Sélection du Grand prix des lectrices de ELLE 2012
En exergue du dernier roman de Delphine de Vigan, Pierre Soulages explique comment la clarté était venue du noir envahissant pourtant l’entièreté de sa toile. Ainsi en est-il de l’histoire familiale des Poirier, de celle de l’auteur : des allers-retours de la lumière à l’ombre à la lumière…
D’abord, c’est une famille nombreuse : une femme dont la dizaine de grossesses ne fait que renforcer son être ; un mari heureux, peut-être volage mais aimant ; puis des enfants assez beaux pour faire les couvertures des magazines. Parmi cette effervescence d’enfants qui ne cessent de naître, la disparition d’un puis de plusieurs enfants sonne comme le malheur inéluctable à une chronique familiale. Puis, au fil du roman, vient poindre, de manière insidieuse, un malheur plus définitif. Le suicide de la mère de l’auteur inaugure le roman et en est le motif. L’écriture relève alors d’une nécessité, d’une posture salutaire face à la mort. L’auteur va remonter le temps pour savoir, comprendre, enquêter, interroger la famille, lire des lettres, écouter des mémoires, bousculer, se souvenir, déceler le secret connu de tous et le faire connaître à tous.

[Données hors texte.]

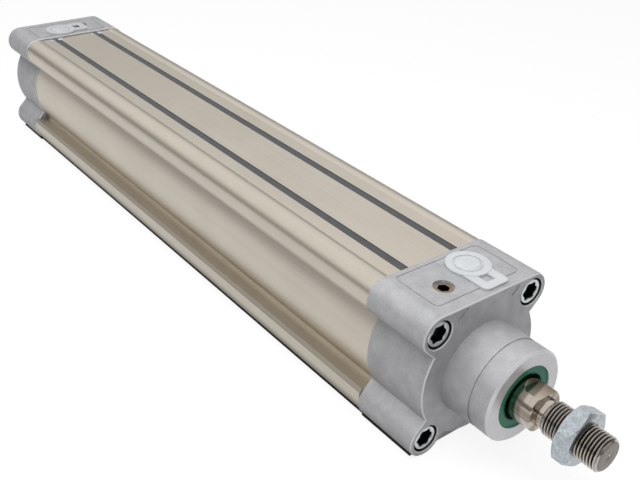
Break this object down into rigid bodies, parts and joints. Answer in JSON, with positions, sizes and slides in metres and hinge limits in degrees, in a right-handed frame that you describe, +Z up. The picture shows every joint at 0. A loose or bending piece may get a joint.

« L’écriture ne peut rien. Tout au plus permet-elle de poser les questions et d’interroger la mémoire. » Mais ce roman n’est-il pas la preuve que l’interrogation, la conscience du passé posent les marques d’un chemin salvateur, qui se construit contre le silence. Car c’est à cela que doit faire face la narratrice : le silence de l’histoire de sa famille, le tabou autour duquel chacun s’est construit sans jamais dire, sans jamais accuser. En premier, la mère de l’auteur avait révélé l’inceste avant de tomber dans la folie parce que sa famille lui opposait un silence. A la mort de sa mère, reprenant le flambeau comme pour la saluer, dépassant le seul cadre de la famille, Delphine de Vigan va rendre au grand public (elle publie un livre dont on connaît déjà le succès) ces choses que rien ne justifie et qui seront pourtant les fondements branlants de l’existence de sa mère, puis de la sienne.
Souvent, on sent le désespoir de l’écrivaine : « L’écriture ne donne accès à rien. » Peut-être là réside la faiblesse de l’écriture de Delphine de Vigan, l’écart qu’il existe entre un récit, aussi touchant soit-il, et un roman, ce que transporte l’esthétisme de l’écriture, ce à quoi elle donne accès. Un désespoir à l’image de ce qu’elle a eu à affronter : s’occuper de sa propre mère et grandir dans une incertitude permanente.
Le roman de Delphine de Vigan est l’histoire d’une vie qui, aussi dramatique fusse-t-elle, donne la preuve d’une clarté dont seul l’homme peut être l’auteur.